There’s lots of empty land in Scotland. It’s bog, plagued by midges, but build thousands of homes there.

Drahcir Nevarc
Drahcir Nevarc
3 years ago

How to rescue generation rent:-

1. Build more homes.
2. Control immigration.

Aden Wellsmith
Aden Wellsmith
3 years ago
Reply to  Drahcir Nevarc

A partial solution.
Abolish the tax on moving, stamp duty.
Abolish inheritance tax.
Allow them to invest their NI for their old age and for a deposit on a house.

Drahcir Nevarc
Drahcir Nevarc
3 years ago
Reply to  Aden Wellsmith

Thanks, yes, those are important too.

John Urwin
John Urwin
3 years ago

This is all summed up in Liam Halligan’s book Home Truths, which I found tedious and repetitive, but does give all the information that one needs to understand the problem

Fraser Bailey
Fraser Bailey
3 years ago

All the many articles such as this fail to mention the huge amounts of property wealth that will pass down to the Millennials and Gen Z etc.

Stuart McCullough
Stuart McCullough
3 years ago
Reply to  Fraser Bailey

But at what point in the lives of these generations will that wealth transfer? It will hardly be a life defining experience for people to become home owners in their late 50s and 60s.
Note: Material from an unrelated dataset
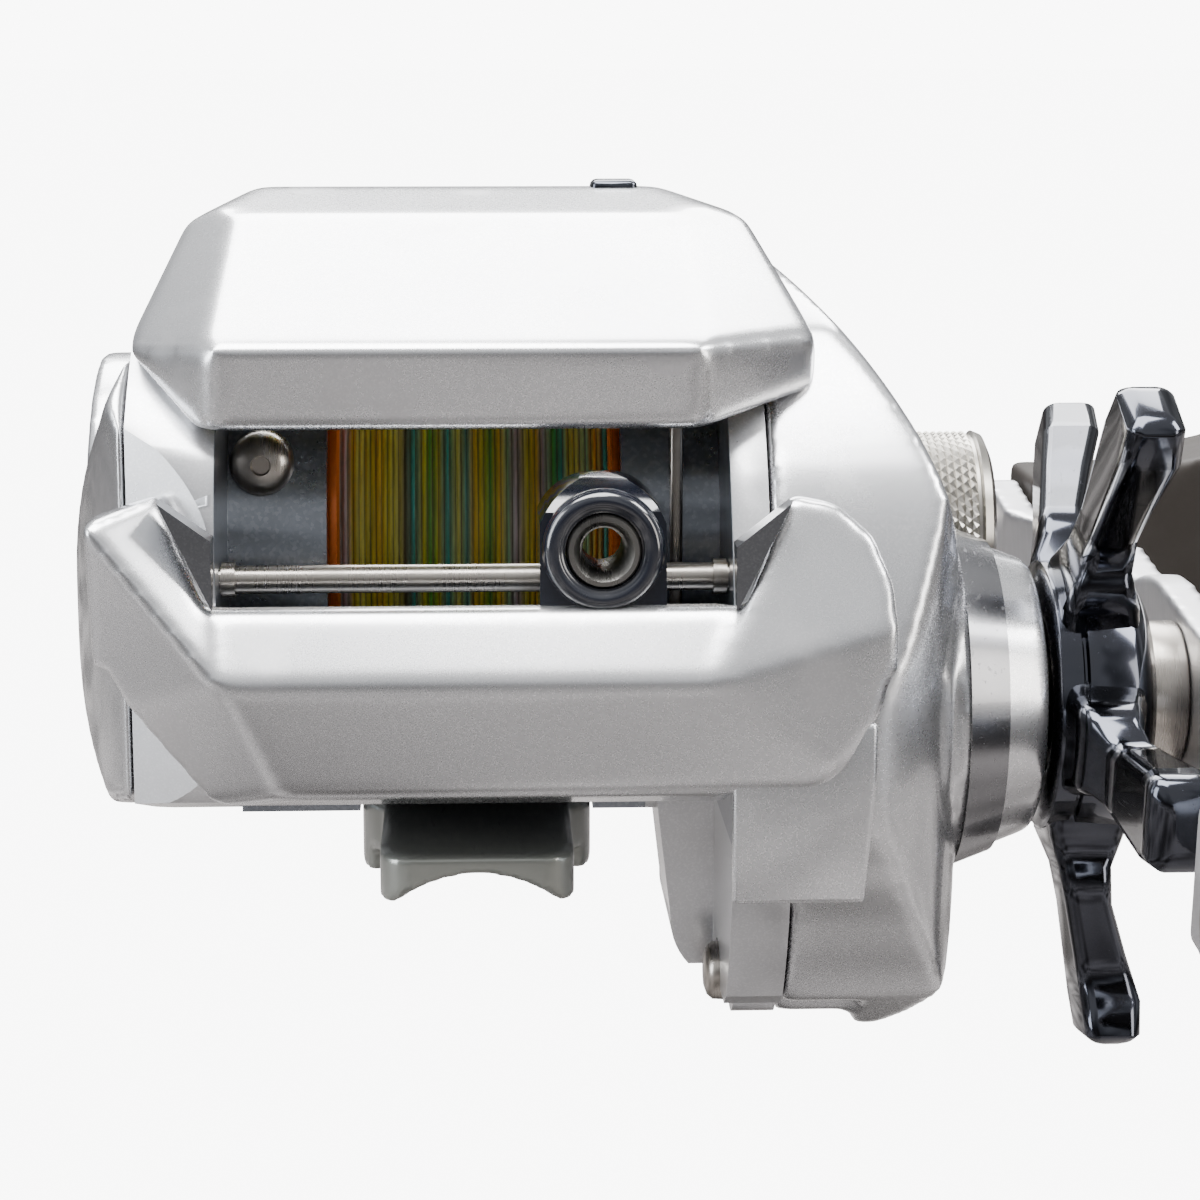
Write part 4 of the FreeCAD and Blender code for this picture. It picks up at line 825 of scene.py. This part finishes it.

Having control over your own home and the sense of security and accomplishment that brings is good for the individual, for their families and for society as a whole.

dingers_andrew
dingers_andrew
3 years ago
Reply to  Fraser Bailey

But people are living longer than they used to… My parents are due to retire in the next few years, but I still have grandparents on both sides. How old will I, as a mid-millennial, be when I eventually inherit?

Aden Wellsmith
Aden Wellsmith
3 years ago
Reply to  dingers_andrew

You could always do what your parents did.